In the news

From Science News, August 15, 2022: W bosons are particles that transmit the weak force, which is responsible for certain types of radioactive decay. Last April, Fermilab researchers reported the W boson was more massive than predicted, hinting that something may be amiss with the standard model. Now a team of scientists with ATLAS at the LHC are reporting rare boson triplets which continues to test the standard model for any cracks.

From Big Think, August 13, 2022: After decades of research, astronomers cannot explain how and why galaxies exist. Fermilab’s Don Lincoln discusses the hypothesis of dark matter as the undiscovered form of matter to explain this galactic mystery.

From Techfragments, August 12, 2022: Jonathan Jarvis led a team of researchers who used the Integrable Optics Test Accelerator at Fermilab to demonstrate and explore a new kind of beam cooling technology. “Cooling” a beam reduces the random motion of the particles making the beam narrower and denser. Physicists could potentially use this new method to explore rare physics phenomena that help us understand our universe.

From Nature, Aug. 10, 2022: Scientists have successfully used a new technique at Fermilab’s Integrable Optics Test Accelerator
to cool a particle beam and make it denser. The new method may enable future experiments to create more particle collisions.

From Phys.org, August 3, 2022: Fermilab’s NOvA experiment reports analysis on oscillation data delivering some of the most accurate estimates to date describing neutrino oscillations and providing important hints on two important aspects of neutrino physics—the ordering of neutrino masses and the degree of charge-parity (CP) violation. These results set the stage for the next generation of “long-baseline” experiments, like Hyper-K and DUNE, which will dramatically boost our ability to probe elusive aspects of neutrino physics.

From Yahoo News, July 31, 2022: Elliott Tanner is a student from Minnesota who at age 13 completed his bachelor of science in physics and and is continuing on to a Ph.D. program. At the University of Minnesota, he is working on simulation and analysis for the Short-Baseline Neutrino Program at Fermilab and he aspires to be a theoretical physicist and a physics professor in the near future.

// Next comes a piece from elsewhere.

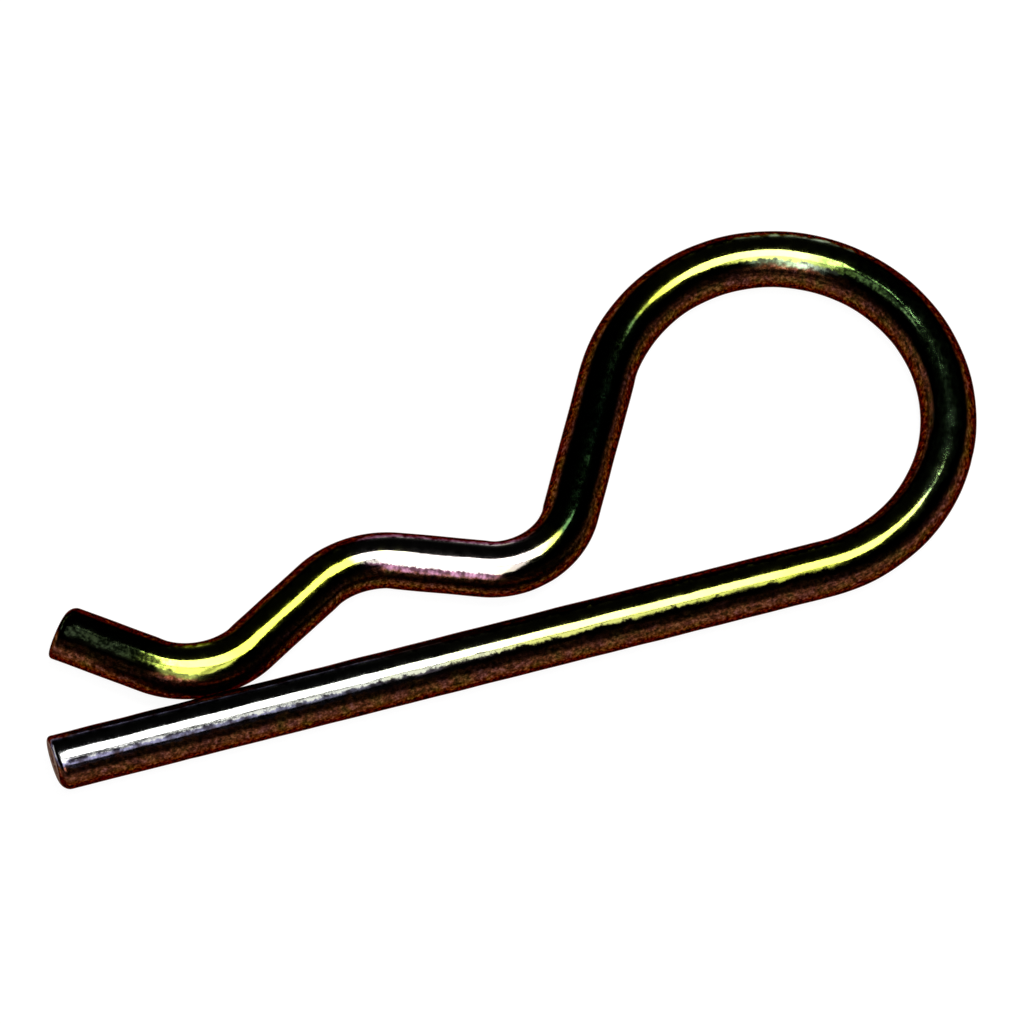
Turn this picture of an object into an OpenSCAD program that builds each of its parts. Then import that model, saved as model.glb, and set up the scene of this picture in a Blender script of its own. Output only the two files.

From the Universities Research Association: Michael Dolce, a physics doctoral candidate at Tufts University, was awarded a stipend as part of the URA’s Fall 2020 Visiting Scholars Program to compare data collected between NOvA’s Near and Far detector. While on the VSP grant, Dolce worked alongside his sponsor Dr. Louise Suter, a NOvA expert and Fermilab scientist who provided him a direct line to the laboratory and valuable guidance.